Secondly, Sokolov extends his supposition to include specific foods such as the tomato. A New World food, this fruit, some say vegetable mistakingly, travelled back across the Atlantic to become a main staple for Italian cooking. This so-called food revolution is responsible, as far as Sokolov is concerned, for the cross-fertilization, exchange of traditional cooking ideas and foods that ultimately created nouvelle cuisine as new inventive dishes surface from one culture borrowing from another.

Like Fisher, Sokolov travels the world to encounter first hand his food experiences. The notable difference between this similiarity is that Sokolov visits various places usually as a socioanthropologist interested in food and cooking. Fisher is a gourmet prone to the trimmings of the gastronomic world. While he is plain scientific curiosity, probing information to check its authenticity, she, on the other hand, epitomizes the finer arts of higher and better living. Her book is a poetry of gastronomic anecdotes; his book, a feast for the mind of factual information written in the first person, an exploration of the changes in the world's tastes.

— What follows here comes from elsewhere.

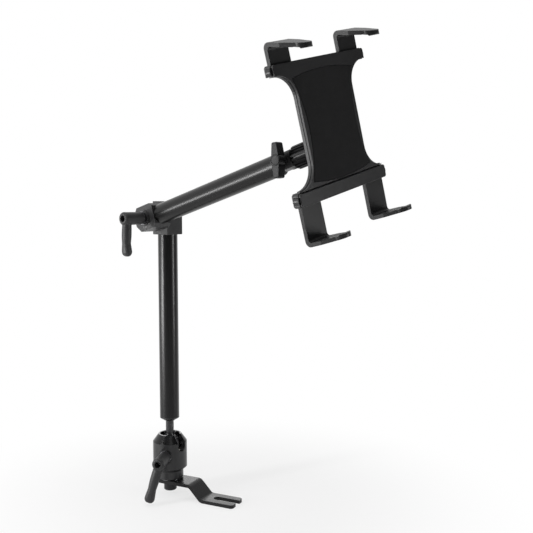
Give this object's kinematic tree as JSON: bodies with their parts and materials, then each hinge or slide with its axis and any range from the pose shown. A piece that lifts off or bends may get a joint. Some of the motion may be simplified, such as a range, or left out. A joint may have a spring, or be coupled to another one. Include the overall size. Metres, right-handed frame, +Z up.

Both the books I have chosen represent a love of food. Through the gourmet eyes of both Sokolov and Fisher, although his is more objective and hers more traditional, subjective, the world of food can be tasted, seen, heard, pondered, and felt. To read as I did about food from their perspective, their distinct writing styles compares to your basic two-course meal. I gorge off the big course of Why We Eat What We Eat first, leaving room for Serve it Forth as dessert. Educational, enlightening, and entertaining, the only thing remaining to do is loosen the belt buckle and sigh, "Mmm boy, good reading."